After the power cut. Carry out water tests for the next few days to check if the filter’s performance has been affected. The worse the filter has been affected, the higher the ammonia and nitrite readings will be. Respond accordingly with partial water changes as required.
How to maintain good water quality
You should be able to maintain good water quality if you lose any of your powered pond hardware, except the pond pump.
If your pump fails:
Ensure your pond and filter are aerated well with an air pump
Isolate the pump and seek a quick replacement
If your filter is pump-fed, keep the media wet by periodically dowsing it with buckets of pond water
Upon restarting the pump and filter, test water for any negative impact the pump failure may have had on the filter.

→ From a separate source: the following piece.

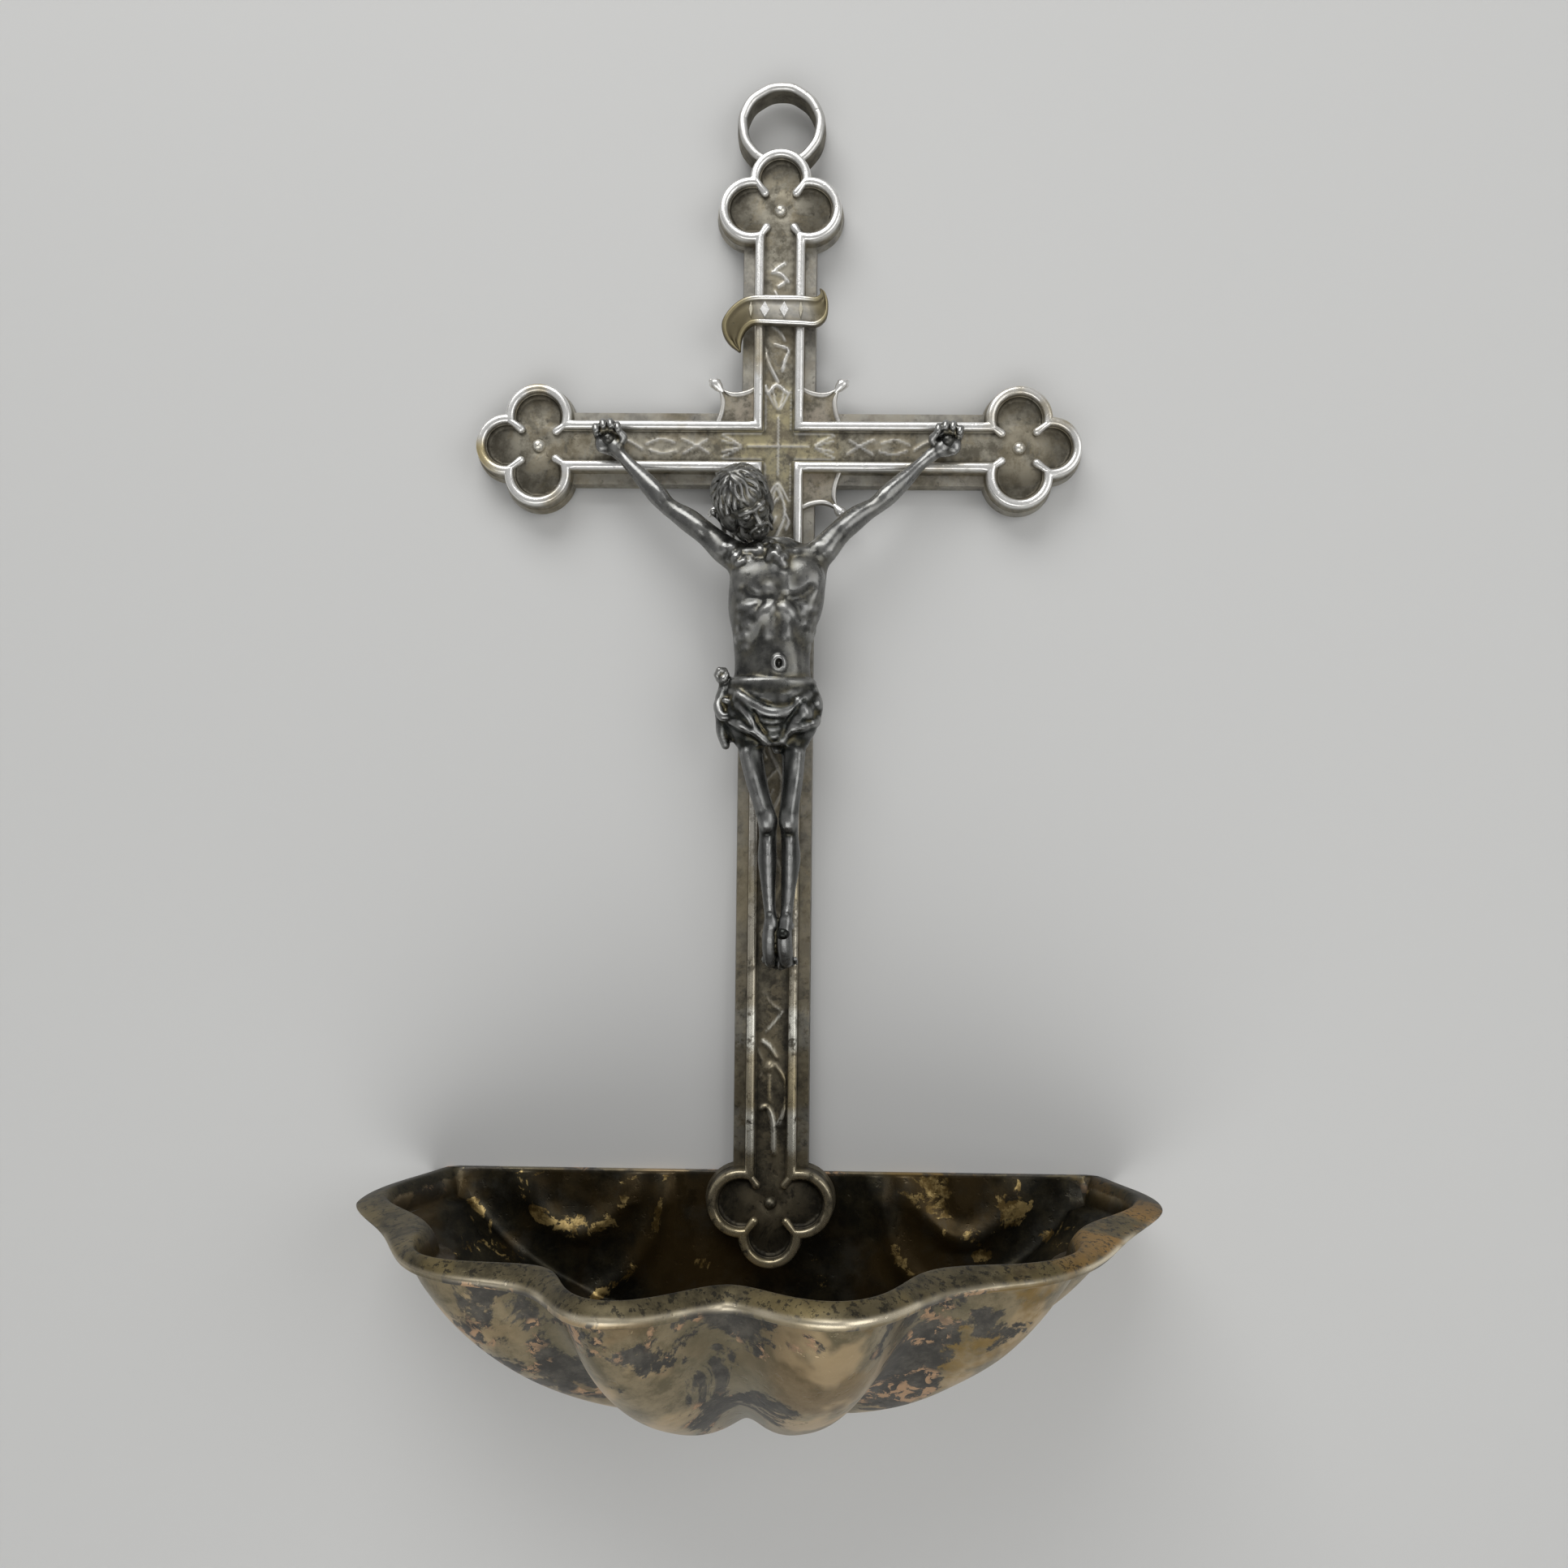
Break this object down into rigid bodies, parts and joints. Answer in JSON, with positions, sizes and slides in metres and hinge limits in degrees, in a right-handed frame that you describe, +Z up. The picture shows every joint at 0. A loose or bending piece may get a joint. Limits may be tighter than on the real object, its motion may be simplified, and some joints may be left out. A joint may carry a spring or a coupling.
{
  "type": "holy water stoup",
  "caption": "Wall crucifix in cast brass with trefoil ends and a figure, hung by a top ring and carrying a fluted shell basin at its foot.",
  "frame": {"origin": "centre of the hanging ring's bore, on the back face of the cross", "axes": "+Z up along the cross's upright, -Y out from the wall towards the viewer, +X to the viewer's right"},
  "size_m": [0.1387, 0.0765, 0.2366],
  "materials": {
    "silvered_brass": "silvered cast brass with a warm grey-brown patina, raised borders worn bright",
    "blackened_silver": "cast figure, blackened silver plate, glossy on the high points",
    "plain_brass": "plain brass, dull",
    "rivet_brass": "domed brass rivets, rubbed",
    "shell_brass": "cast brass shell, mottled dark patina, near black inside with worn amber patches, lip edge polished"
  },
  "bodies": {
    "root": {"hanging_ring": "silvered_brass", "cross_back_plate": "silvered_brass", "nimbus_plate": "silvered_brass", "cross_front_frame": "silvered_brass", "title_scroll": "silvered_brass", "corpus": "blackened_silver", "hand_pin_left": "blackened_silver", "hand_pin_right": "blackened_silver", "foot_pin": "blackened_silver", "hand_nut_left": "plain_brass", "hand_nut_right": "plain_brass", "foot_nut": "plain_brass", "trefoil_rivet_top": "rivet_brass", "trefoil_rivet_left": "rivet_brass", "trefoil_rivet_right": "rivet_brass", "bowl_rivet": "rivet_brass", "shell_bowl": "shell_brass"}
  },
  "joints": []
}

What’s gone wrong? Your equipment has failed – but what’s exactly gone wrong?
All equipment not working:
1. Is your whole house experiencing a power cut?
2. If not, check the power supply out to your pond. Check your consumer unit.
3. If the supply out to the garden has ‘tripped’, unplug all pond hardware and reconnect sequentially to isolate the offending piece of pond hardware that causes the whole circuit to ‘trip’.
Single piece of pond equipment has failed:
1. If it has it’s own fuse, check the fuse
2. If still not working, remove it completely and double check by plugging it into a reliable power source back at the house
3. If still ‘dead’, find a replacement urgently.